Work on quantum state tomography in Nature Physics
We identify strong limitations against quantum state tomography of continuous-variable systemssubject to energy constraints inherent in experimental platforms.
New work published in Nature Physics discusses the striking difficult of continuous variable quantum state tomography: Quantum measurements are probabilistic and, in general, provide only partial information about the underlying quantum state. Obtaining a full classical description of an unknown quantum state requires the analysis of several different measurements, a task known as quantum-state tomography. Here we analyse the ultimate achievable performance in the tomography of continuous-variable systems, such as bosonic and quantum optical systems. We prove that tomography of these systems is extremely inefficient in terms of time resources, much more so than tomography of finite-dimensional systems such as qubits.
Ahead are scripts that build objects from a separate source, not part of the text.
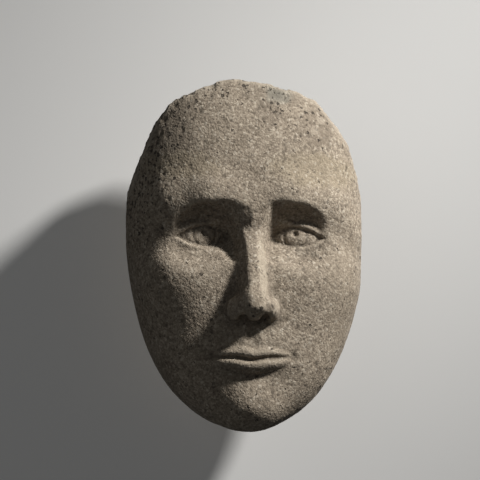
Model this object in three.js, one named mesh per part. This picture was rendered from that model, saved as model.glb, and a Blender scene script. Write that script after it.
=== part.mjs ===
// Carved stone face relief, one solid block with a flat back and a broken top edge.
// Millimetres, Z up. The face looks along -Y and the back plane lies at y = 0,
// with the origin in the middle of the back. The shapes are worked out from x, from the
// depth d forward of the back plane, and from the height z above the chin.
import * as THREE from "three";

// Overall sizes
const HEIGHT = 240;
const WIDTH = 165;
const BACK_BAND = 12;
const FRONT_RISE = 59;
const WIDEST_Z = 138;
const CROWN_REACH = 122;

// Powers of the block's curves: its outline above and below the widest height, its front,
// and what the front gains towards the chin
const ROUND_ABOVE = 2.4;
const ROUND_BELOW = 2.1;
const ROUND_FRONT = 2.15;
const CHIN_GAIN = 2.6;
const CHIN_FADE = 2.5;

// Proportions of the face
const THIRD = 73;
const EYE_Z = 1.75 * THIRD;
const NOSE_BASE_Z = THIRD;
const MOUTH_Z = (2 * THIRD) / 3;
const EYE_X = WIDTH / 5;
const MOUTH_HALF = 26;

// Below, a bump is written as its place, reach and rise, and a climb as its start, end and rise

// The nose stands a little off the middle, and the features slant a little
const NOSE_SHIFT = [84, 26, 0.8];
const SLANT = 0.01;

// Hollow across the face at the eyes, and the brow ridge from the middle outwards
const EYE_HOLLOW = [131, 14, 2.5];
const BROW = [
  { at: [0, 55.5, 148], r: 11 },
  { at: [27, 56.6, 156], r: 11 },
  { at: [49, 48.5, 151.5], r: 10 },
  { at: [65, 36, 136], r: 8 },
];
const BROW_SOFT = 4;
const BROW_JOIN = 8;
const BROW_ROUND = 16;

// Rounded masses: centre, radii, and the width of the rounding where each meets the rest.
// Cheeks and sockets are turned about a point of their own, given as x, height and slant.
const CHEEK_AT = [42, 98, 24];
const CHEEK = { centre: [0, 39, 0], radii: [27, 23, 22], round: 20 };
const MUZZLE = { centre: [0, 42, 53], radii: [33, 29.5, 26], round: 13 };
const CHIN = { centre: [0, 50.5, 20], radii: [21.5, 21.5, 17.5], round: 12 };
const SOCKET_AT = [33.5, 131, -6];
const SOCKET = { centre: [0, 73.5, 0], radii: [26.5, 18, 19], round: 2.4 };
const SOCKET_SOFT = [-6, 12, 11];

// Eyeball, lids and their almond opening, set out from the middle of each eye
const EYE_D = 42;
const EYE_YAW = 10;
const EYE_TILT = 2.5;
const EYE_HALF = WIDTH / 10;
const EYEBALL = { centre: [0, 0, 0], radii: [22.5, 16, 16] };
const LID = { centre: [0, 0.3, 0.2], radii: [24.8, 18.6, 18.4], round: 1.4 };
const LID_SOFT = [6, 12, 4];
const LID_EDGE = 1;
const LID_RISE = 7.4;
const LID_DROP = 5;
const RISE_LEAN = 2;
const DROP_LEAN = 2.5;
const OPENING_BACK = 2;
const OPENING_FLARE = 0.7;

// Incised ring of the iris and drilled pupil, both a little above the middle of the eye
const IRIS_R = 7.6;
const IRIS_UP = 1.8;
const IRIS_RING = [IRIS_R, 0.9, 0.6];
const PUPIL_R = 2.8;
const PUPIL_UP = 3.2;
const PUPIL_DRILL = [0, 2, 1.7];

// Ridge of the nose: its depth at root and tip, its run between them, and its flat top
const NASION_D = 68;
const NASION_Z = 134;
const NOSE_TIP_D = 91;
const RIDGE_RUN = 48;
const RIDGE_BEND = 0.006;
const RIDGE_PAST = 1.15;
const RIDGE_FLAT = 2.4;
const RIDGE_CROWN = 0.03;
const TIP_WIDE = [100, 88, 1];
const NOSE_ROUND = 6;
const NOSE_SCALE = 0.5;

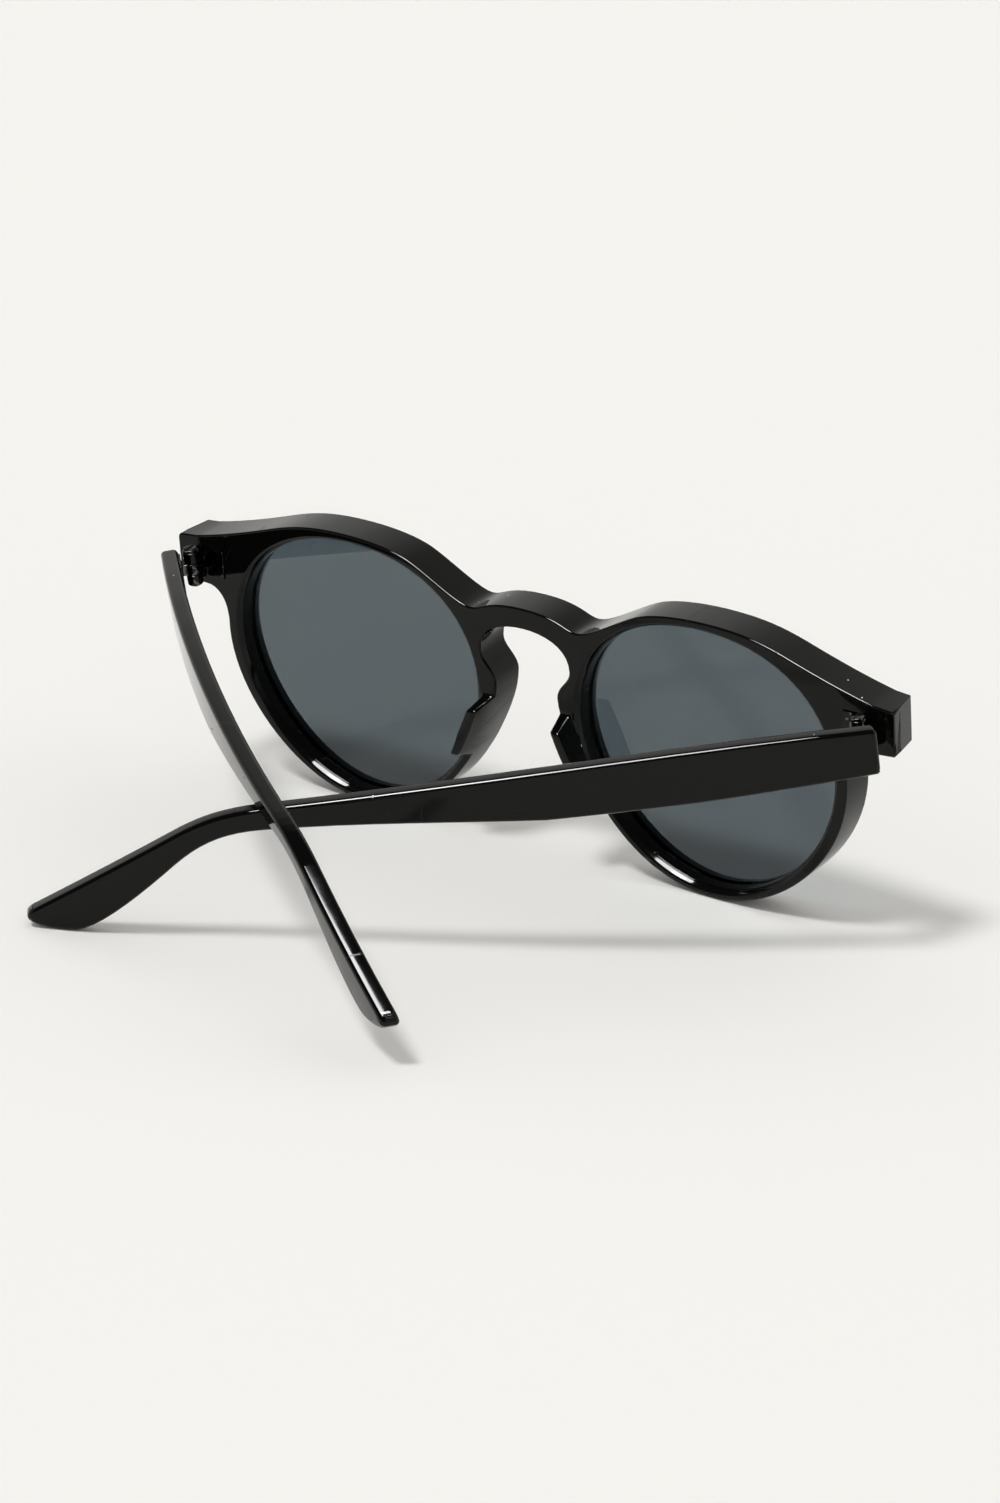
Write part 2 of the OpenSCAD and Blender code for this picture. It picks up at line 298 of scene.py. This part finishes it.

Not only does the minimum number of state copies needed for tomography scale exponentially with the number of modes, but, even for low-energy states, it also scales unfavourably with the trace-distance error between the original state and its estimated classical description. On a more positive note, we prove that the tomography of Gaussian states is efficient by establishing a bound on the trace-distance error made when approximating a Gaussian state from knowledge of the first and second moments within a specified error bound. Last, we demonstrate that the tomography of non-Gaussian states prepared through Gaussian unitaries and a few local non-Gaussian evolutions is efficient and experimentally feasible.